*TASK STATEMENT*
Find the string "type" and gather every line that holds it.

*DATA RECORDS*
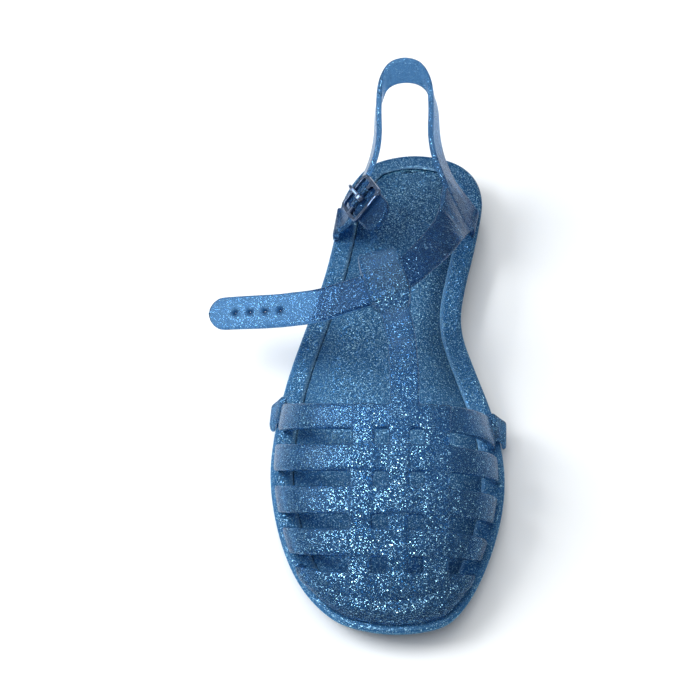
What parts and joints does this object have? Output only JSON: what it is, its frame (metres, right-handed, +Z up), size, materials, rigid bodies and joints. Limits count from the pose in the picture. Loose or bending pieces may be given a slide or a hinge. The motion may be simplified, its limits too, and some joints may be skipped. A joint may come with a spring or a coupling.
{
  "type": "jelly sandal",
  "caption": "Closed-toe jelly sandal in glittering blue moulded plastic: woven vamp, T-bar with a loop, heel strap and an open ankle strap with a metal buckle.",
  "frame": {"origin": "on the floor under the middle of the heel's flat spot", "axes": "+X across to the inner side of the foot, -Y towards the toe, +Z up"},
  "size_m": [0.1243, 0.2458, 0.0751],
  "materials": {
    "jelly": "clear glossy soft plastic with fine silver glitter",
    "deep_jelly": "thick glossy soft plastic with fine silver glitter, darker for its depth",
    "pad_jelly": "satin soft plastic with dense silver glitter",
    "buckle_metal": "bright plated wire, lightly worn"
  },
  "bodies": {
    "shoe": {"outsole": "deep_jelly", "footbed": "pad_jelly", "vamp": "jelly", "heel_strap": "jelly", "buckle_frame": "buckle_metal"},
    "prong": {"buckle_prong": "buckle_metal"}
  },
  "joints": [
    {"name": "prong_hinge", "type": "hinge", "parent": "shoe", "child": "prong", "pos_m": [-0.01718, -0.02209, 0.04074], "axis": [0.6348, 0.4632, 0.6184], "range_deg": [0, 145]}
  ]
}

---

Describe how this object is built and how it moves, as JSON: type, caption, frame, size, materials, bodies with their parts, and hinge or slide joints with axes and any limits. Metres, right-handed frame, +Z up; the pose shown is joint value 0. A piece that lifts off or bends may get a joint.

*TASK RESPONSE*
  "type": "jelly sandal",
    {"name": "prong_hinge", "type": "hinge", "parent": "shoe", "child": "prong", "pos_m": [-0.01718, -0.02209, 0.04074], "axis": [0.6348, 0.4632, 0.6184], "range_deg": [0, 145]}
Describe how this object is built and how it moves, as JSON: type, caption, frame, size, materials, bodies with their parts, and hinge or slide joints with axes and any limits. Metres, right-handed frame, +Z up; the pose shown is joint value 0. A piece that lifts off or bends may get a joint.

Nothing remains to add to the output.